There has already been some controversy about the terms of service for players, which give Niantic access to all manner of data on their phones – including email contacts and social media profiles. This data could potentially be sold to third parties with an interest in targeted advertising. Concerns about this arrangement resulted in a modification of those initial terms of service – but this modification has not satisfied the likes of Senator Al Franken in the United States or consumer advocates in Germany, both of whom have raised on-going concerns with Niantic.

But it is not only individually-identifiable personal data that interests Niantic. They are also interested in the spatial data that is generated by Pokémon GO players. As has been widely observed, playing the game rapidly drains phone batteries, because when the game is open your phone is constantly in touch with Niantic servers and providing detailed spatial information about your movements.
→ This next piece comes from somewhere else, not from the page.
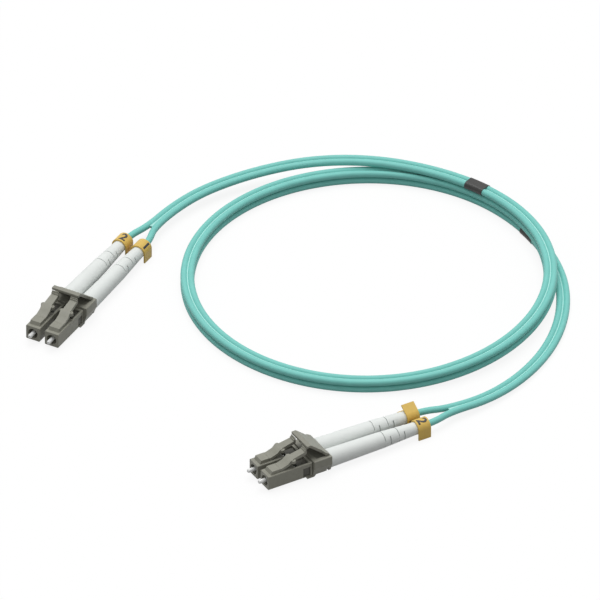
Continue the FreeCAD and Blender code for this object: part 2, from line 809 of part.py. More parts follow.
def bend(before, corner, after):
    """Where the arc at a corner starts, its middle and end, and its radius."""
    into = corner - before
    out = after - corner
    half_turn = into.getAngle(out) / 2
    reach = ARC_SHARE * min(into.Length, out.Length)
    radius = reach / math.tan(half_turn)
    start = corner - into.normalize() * reach
    stop = corner + out.normalize() * reach
    inward = (start + stop) * 0.5 - corner
    inward.normalize()
    middle = corner + inward * (radius / math.cos(half_turn) - radius)
    return start, middle, stop, radius


def tube(points, radius, bore=0.0, first=None, last=None):
    """A round tube of straight runs and tangent arcs. A cut at first or last is at the
    middle of the run that starts at that corner."""
    low = 0 if first is None else first
    high = len(points) - 1 if last is None else last
    here = points[0] if first is None else (points[first] + points[first + 1]) * 0.5
    finish = points[-1] if last is None else (points[last] + points[last + 1]) * 0.5
    corners = range(low + 1, high + (1 if last is not None else 0))
    edges = []
    radii = []
    begin = Vector(here)
    for k in corners:
        start, middle, stop, bend_radius = bend(points[k - 1], points[k], points[k + 1])
        edges.append(Part.LineSegment(here, start).toShape())
        edges.append(Part.Arc(start, middle, stop).toShape())
        radii.append(bend_radius)
        here = stop
    edges.append(Part.LineSegment(here, finish).toShape())
    path = Part.Wire(edges)
    direction = edges[0].tangentAt(edges[0].FirstParameter)
    rings = [Part.Wire(Part.Circle(begin, direction, radius).toShape())]
    if bore:
        rings.append(Part.Wire(Part.Circle(begin, direction, bore).toShape()))
    section = Part.Face(rings[0])
    if bore:
        section = section.cut(Part.Face(rings[1])).Faces[0]
    solid = path.makePipe(section)
    wanted = math.pi * (radius ** 2 - bore ** 2) * path.Length
    return solid, path.Length, min(radii), solid.Volume / wanted


def add_shape(label, shape):
    piece = doc.addObject("Part::Feature", label)
    piece.Label = label
    piece.Shape = shape
    piece.Placement = Placement()
    subparts.append(piece)


def make_cord(first, last):
    """Both legs of the cord: jacket in three lengths, yarn and buffered fibre in one."""
    for number, side in ((1, 1), (2, -1)):
        points = leg_points(side, size("jacket_start"))
        total = 0.0
        spans = (("lead_a", None, first), ("coil", first, last), ("lead_b", last, None))
        for name, start, stop in spans:
            label = "jacket_%d_%s" % (number, name)
            solid, length, tightest, share = tube(
                points, size("jacket_radius"), size("jacket_bore_radius"), start, stop)
            print("%s length %.1f tightest %.1f volume share %.5f"
                  % (label, length, tightest, share))
            add_shape(label, solid)
            total += length
        print("leg %d jacket length %.1f" % (number, total))
        for kind, start, radius, bore in (
                ("aramid_yarn", "yarn_start", "yarn_radius", "yarn_bore_radius"),
                ("buffered_fibre", "fibre_start", "fibre_radius", None)):
            points = leg_points(side, size(start))
            solid, length, tightest, share = tube(
                points, size(radius), size(bore) if bore else 0.0)
            label = "%s_%d" % (kind, number)
            print("%s length %.1f volume share %.5f" % (label, length, share))
            add_shape(label, solid)


def make_band(label, spot, direction):
    """A flat sleeve round both legs, with its middle at a spot of the pair's route."""
    body = new_body(label)
    for name, kind, reach in (("skin", "Pad", "jacket_radius + band_gap + band_wall"),
                              ("hollow", "Pocket", "jacket_radius + band_gap")):
        flat = new_sketch(body, name + "_middle", "XZ_Plane")
        add_box(flat, "-leg_pitch / 2", "leg_pitch / 2", "-(%s)" % reach, reach)
        extrude(body, flat, name + "_flat", "band_length", kind, both=True)
        for side in ("", "-"):
            flat = new_sketch(body, name + "_round" + side.replace("-", "_far"), "XZ_Plane")
            add_circle(flat, side + "leg_pitch / 2", "0", reach)
            extrude(body, flat, name + "_end" + side.replace("-", "_far"), "band_length",
                    kind, both=True)
    body.Placement = Placement(spot, Rotation(Vector(0, 1, 0), direction))


def check_and_write():
    doc.recompute()
    for item in doc.Objects:
        if "Invalid" in item.State or "Error" in item.State:
            raise RuntimeError("%s failed: %s" % (item.Name, item.State))
    os.makedirs("parts", exist_ok=True)
    box = FreeCAD.BoundBox()
    for piece in subparts:
        shape = piece.Shape
        if shape.isNull() or not shape.isValid() or not shape.Solids:
            raise RuntimeError("%s has no sound shape" % piece.Label)
        shape.exportStep("parts/%s.step" % piece.Label)
        if not piece.Label.startswith(("jacket", "aramid", "buffered", "band")):
            box.add(shape.optimalBoundingBox())
    print("%d parts, connectors span %s" % (len(subparts), box))


fill_sheet()
for end_name in CHANNELS:
    make_connector(end_name)
route, coil_first, coil_last = pair_points()
# A leg has one corner more than the pair before the coil: the end of its boot
make_cord(coil_first + 1, coil_last)
start, middle, stop, radius = bend(*route[coil_first - 1:coil_first + 2])
chord = (stop - start).normalize()
make_band("band_one", middle + chord * size("band_one_on"), chord)
start, stop = route[coil_last:coil_last + 2]
make_band("band_two", (start + stop) * 0.5, stop - start)
check_and_write()
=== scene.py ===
import json
import math

import bmesh
import bpy
from mathutils import Matrix, Vector


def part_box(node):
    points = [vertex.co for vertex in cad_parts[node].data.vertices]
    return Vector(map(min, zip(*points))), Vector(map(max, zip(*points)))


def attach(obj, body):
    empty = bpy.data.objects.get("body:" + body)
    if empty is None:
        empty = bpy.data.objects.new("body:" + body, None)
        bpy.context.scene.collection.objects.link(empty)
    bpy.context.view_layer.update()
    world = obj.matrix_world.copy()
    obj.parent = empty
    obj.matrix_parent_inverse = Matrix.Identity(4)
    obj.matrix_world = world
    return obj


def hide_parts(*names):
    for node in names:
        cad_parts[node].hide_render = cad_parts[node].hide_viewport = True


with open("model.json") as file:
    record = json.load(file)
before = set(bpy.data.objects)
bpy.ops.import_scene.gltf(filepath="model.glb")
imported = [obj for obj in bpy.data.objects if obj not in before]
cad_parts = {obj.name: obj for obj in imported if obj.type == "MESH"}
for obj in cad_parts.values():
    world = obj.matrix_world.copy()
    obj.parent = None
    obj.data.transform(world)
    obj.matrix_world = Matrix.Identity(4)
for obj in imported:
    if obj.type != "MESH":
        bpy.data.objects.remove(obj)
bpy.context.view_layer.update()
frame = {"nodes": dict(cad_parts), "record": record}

bl_info = {
    "name": "Duplex Fibre Patch Cord",
    "version": (1, 0, 0),
    "blender": (4, 5, 0),
    "location": "3D View > Sidebar > Patch Cord",
    "description": "Dresses a duplex fibre patch cord: jackets, boots, plugs, clips and stage",
    "category": "Object",
}

MOUNTS = {mount["name"]: mount for mount in frame["record"]["mounts"]}
CHANNELS = ("a_1", "a_2", "b_1", "b_2")
ENDS = ("a", "b")
UP = Vector((0.0, 0.0, 1.0))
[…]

The Privacy Policy notifies players that locational data will be collected during game play, and that “We may share aggregated information and non-identifying information with third parties for research and analysis, demographic profiling, and other similar purposes”. It goes on to note that “Information that we collect from our users is considered to be a business asset”.

This not only has the potential for surveillance of an individual gamer’s movements through the city (a potential which is of course inherent in smartphones anyway). Aggregated data about players’ movements through the city also has the potential to be incredibly lucrative.
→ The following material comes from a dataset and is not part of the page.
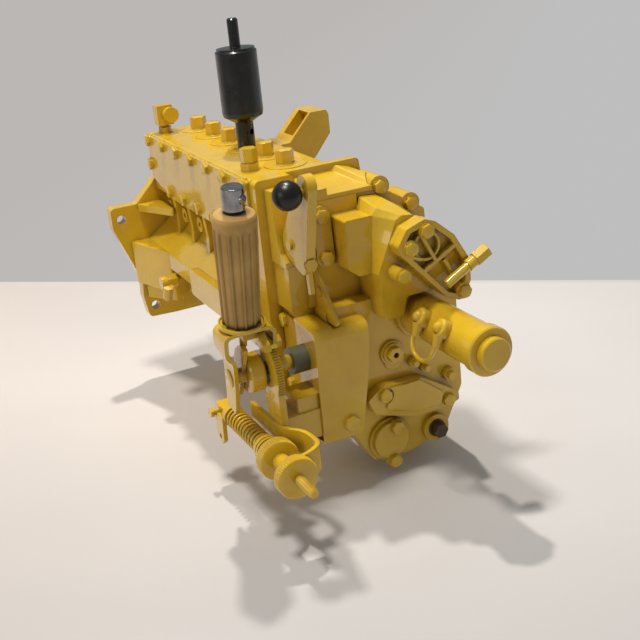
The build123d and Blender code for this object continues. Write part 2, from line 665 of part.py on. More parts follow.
def terminal_place(y):
    turn = math.radians(TERMINAL_ANGLE)
    x = SOLENOID_X + (SOLENOID_R - 1.0) * math.cos(turn)
    z = SOLENOID_Z + (SOLENOID_R - 1.0) * math.sin(turn)
    return Pos(x, y, z) * Rot(0, -TERMINAL_ANGLE + 90, 0)


def terminal_boots():
    """Moulded boots over the two ring terminals, each with its wire throat."""
    boots = []
    for y in TERMINAL_YS:
        boot = Cylinder(11, 7, align=(Align.CENTER, Align.CENTER, Align.MIN))
        boot += Pos(0, 0, 7) * Torus(7, 4)
        boot += Pos(0, 0, 9) * Sphere(7)
        boot += Pos(-14, 0, 4) * Rot(0, -100, 0) * Cone(7.5, 3.6, 16)
        boots.append(terminal_place(y) * boot)
    body = bar("y", SOLENOID_Y[0], SOLENOID_Y[1], SOLENOID_X, SOLENOID_Z, SOLENOID_R + 0.02)
    wire = jumper_wire()
    return Compound([boot - body - wire for boot in boots])


JUMPER_ROUTE = [
    (64, -514.5, 22), (58.5, -513, 12.5), (54, -513.5, 2), (51.5, -519.5, -7), (51.5, -530, -12),
    (52, -541.5, -11.5), (52.5, -551.5, -5), (55, -557, 5), (59.5, -558, 15.5), (65, -557, 25),
]
JUMPER_R = 2.6


def jumper_radii():
    radii = []
    for before, here, after in zip(JUMPER_ROUTE, JUMPER_ROUTE[1:], JUMPER_ROUTE[2:]):
        incoming = Vector(*here) - Vector(*before)
        outgoing = Vector(*after) - Vector(*here)
        turn = incoming.get_angle(outgoing)
        shorter = min(incoming.length, outgoing.length)
        radii.append(0.45 * shorter / math.tan(math.radians(turn) / 2))
    return radii


def jumper_wire():
    radii = jumper_radii()
    print("jumper wire bend radii", [round(radius, 1) for radius in radii])
    path = FilletPolyline(*JUMPER_ROUTE, radius=radii)
    start = Plane(origin=path @ 0, z_dir=path % 0)
    wire = sweep(start * Circle(JUMPER_R), path=path)
    print("jumper wire length", round(path.length, 1), "volume ratio",
          round(wire.volume / (math.pi * JUMPER_R ** 2 * path.length), 3))
    return wire


# ---------------------------------------------------------------- plugs and covers low on the front
SMALL_FITTINGS = [(80, -46, 6.0), (95, -56, 6.0), (128, -75, 8.0)]


def timing_plug():
    plug = bar("y", GOV_FRONT_Y - 4, GOV_FRONT_Y + 8, PLUG_X, PLUG_Z, 9)
    plug += bar("y", GOV_FRONT_Y - 7, GOV_FRONT_Y - 4, PLUG_X, PLUG_Z, 12.5)
    plug += hexbar("y", GOV_FRONT_Y - 13, GOV_FRONT_Y - 7, PLUG_X, PLUG_Z, 17)
    return plug - hexbar("y", GOV_FRONT_Y - 14, GOV_FRONT_Y - 5, PLUG_X, PLUG_Z, 6.4)


LUBE_Y = -125.0
LUBE_Z = 2.0


def hex_fittings():
    """Two small unions and a larger one on the governor front."""
    pieces = []
    for x, z, r in SMALL_FITTINGS:
        piece = bar("y", GOV_FRONT_Y, GOV_FRONT_Y + 7, x, z, r * 0.6)
        piece += hexbar("y", GOV_FRONT_Y - 8, GOV_FRONT_Y, x, z, r * 1.8)
        piece += bar("y", GOV_FRONT_Y - 14, GOV_FRONT_Y - 8, x, z, r * 0.62)
        pieces.append(piece)
    return Compound(pieces)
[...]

Niantic is now harvesting geospatial data about millions of people’s routes from one place to another, about how far they are prepared to travel as part of game play, about the kinds of places they stop during game play, about the groups they travel with and the connections they make during game play, and much more besides.

The commercial potential of such information is huge. These markets for personal and geospatial data are closely guarded, and notoriously difficult to track by interested observers. While Niantic CEO John Hanke has remained tight-lipped in response to questions about the game’s revenue model, the collection and ‘sharing’ of such data is undoubtedly a core part of the business model of the app.

So, even gamers who never spend a cent on in-app purchases or promotions are effectively producing information that becomes a commodity owned by Niantic. The free distribution of Pokémon GO can be likened to the free distribution of a tool that lets us make stuff that then belongs to someone else.


Of course, this tool happens to be pretty fun to use. But this should not distract us completely from what’s at stake here. Work might be fun. But that doesn’t make it any less a form of labour. And as our everyday urban lives are increasingly commodified in this way, it’s time to start seeking answers to serious questions about how the spoils of our labour (or ‘playbour’) are collected and distributed.